With the dawn of a new church year, The Englewood Review of Books is curating a weekly series of classic and contemporary poems that resonate with the themes of the lectionary readings. Here is one of the poems for this coming Sunday (Advent week 3 – More poems for this Sunday can be found here)

 

Patience, hard thing!

Gerard Manley Hopkins

to accompany the lectionary reading: James 5:7-10

Also pairs well with Wendell Berry’s poem, Whatever is Foreseen in Joy

 

PATIENCE, hard thing! the hard thing but to pray,           

But bid for, Patience is! Patience who asks          

Wants war, wants wounds; weary his times, his tasks;    

To do without, take tosses, and obey.    

  Rare patience roots in these, and, these away,       

Nowhere.

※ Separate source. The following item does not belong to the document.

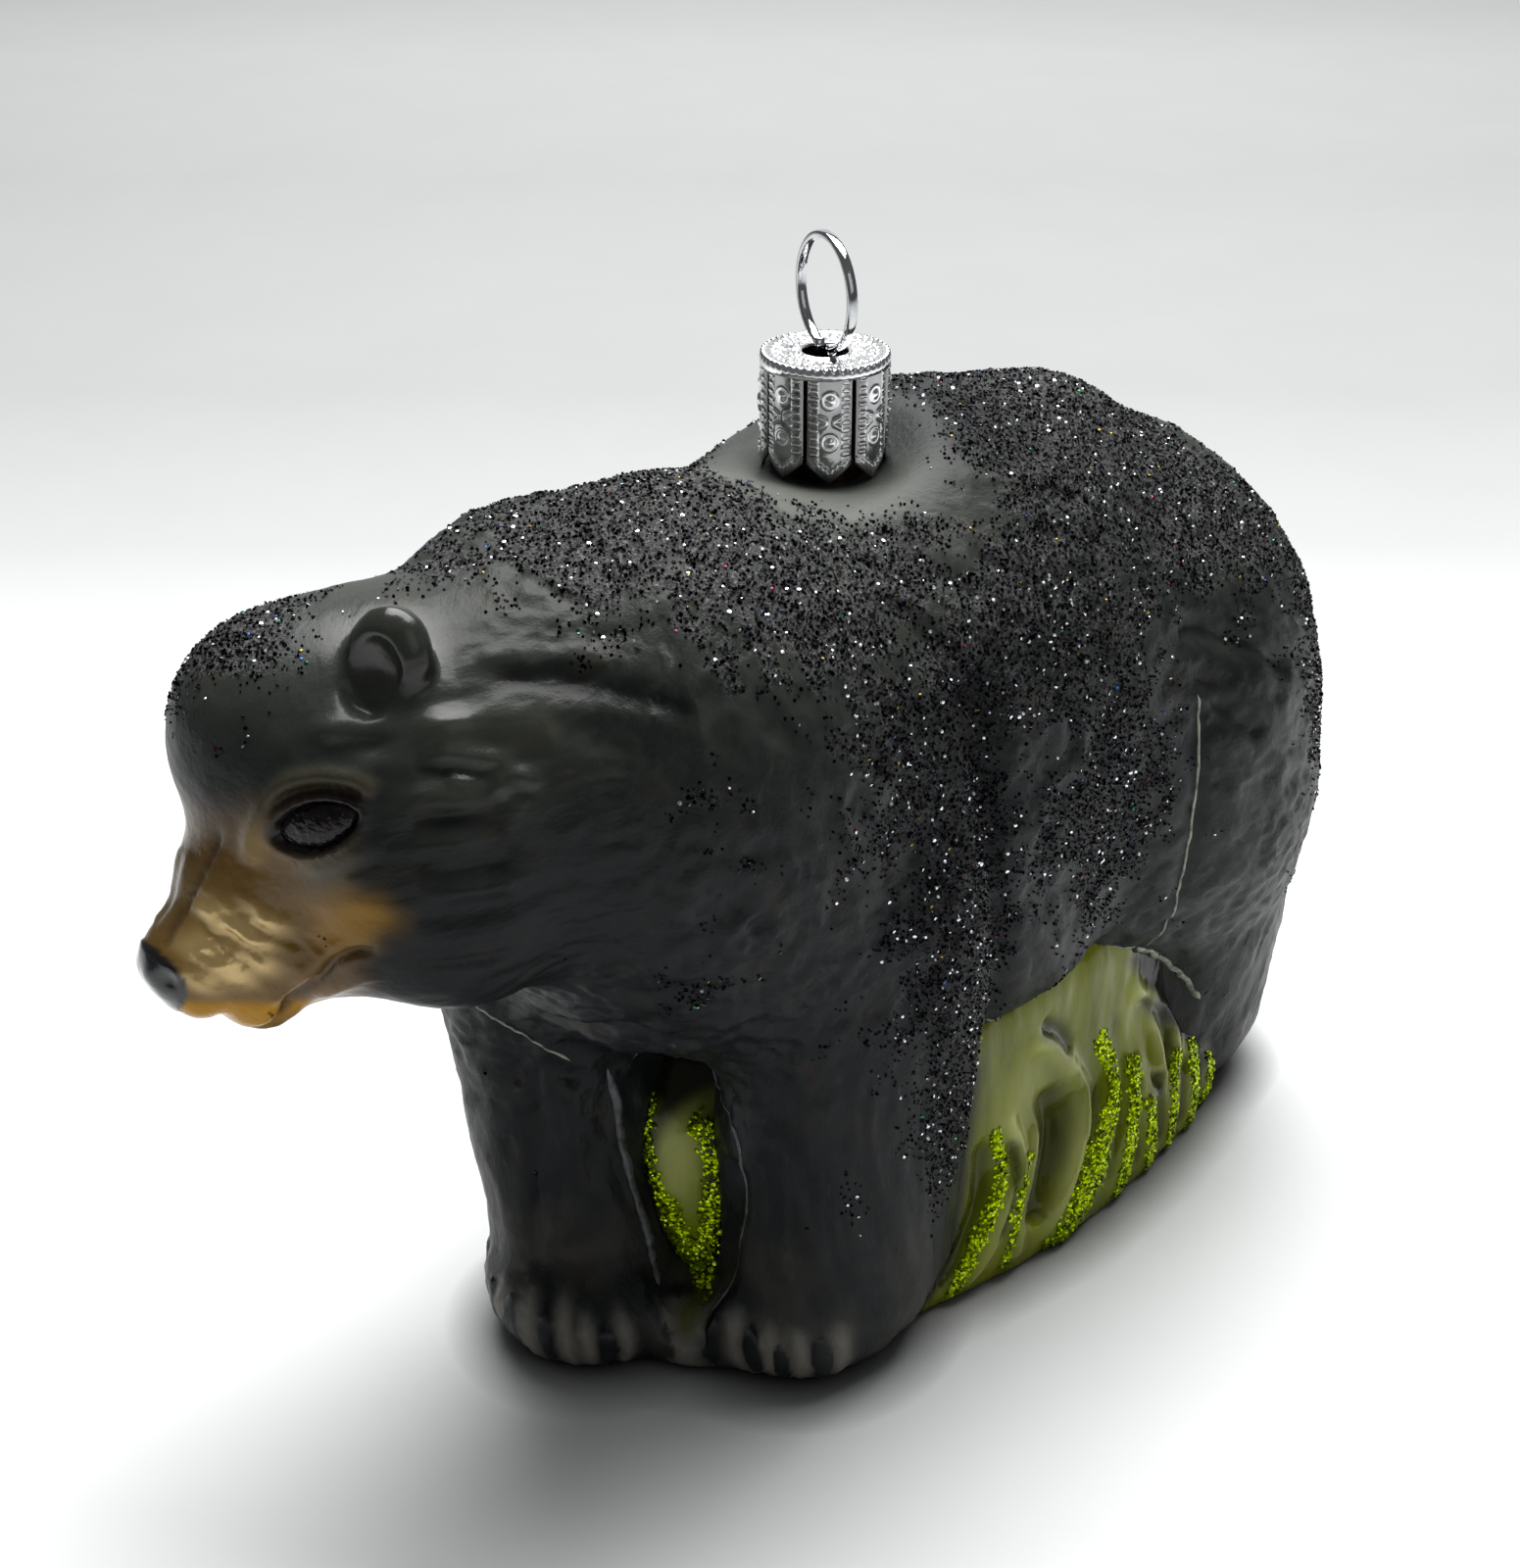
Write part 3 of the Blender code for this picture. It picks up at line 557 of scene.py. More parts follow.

Natural heart’s ivy, Patience masks    

Our ruins of wrecked past purpose. There she basks       

Purple eyes and seas of liquid leaves all day.      

 

  We hear our hearts grate on themselves: it kills             

To bruise them dearer. Yet the rebellious wills           

Of us we do bid God bend to him even so.          

  And where is he who more and more distils     

Delicious kindness?—He is patient. Patience fills

His crisp combs, and that comes those ways we know.

 


Gerard Manley Hopkins, S.J. ( 28 July 1844 – 8 June 1889) was an English poet and Jesuit priest, whose posthumous fame established him among the leading Victorian poets.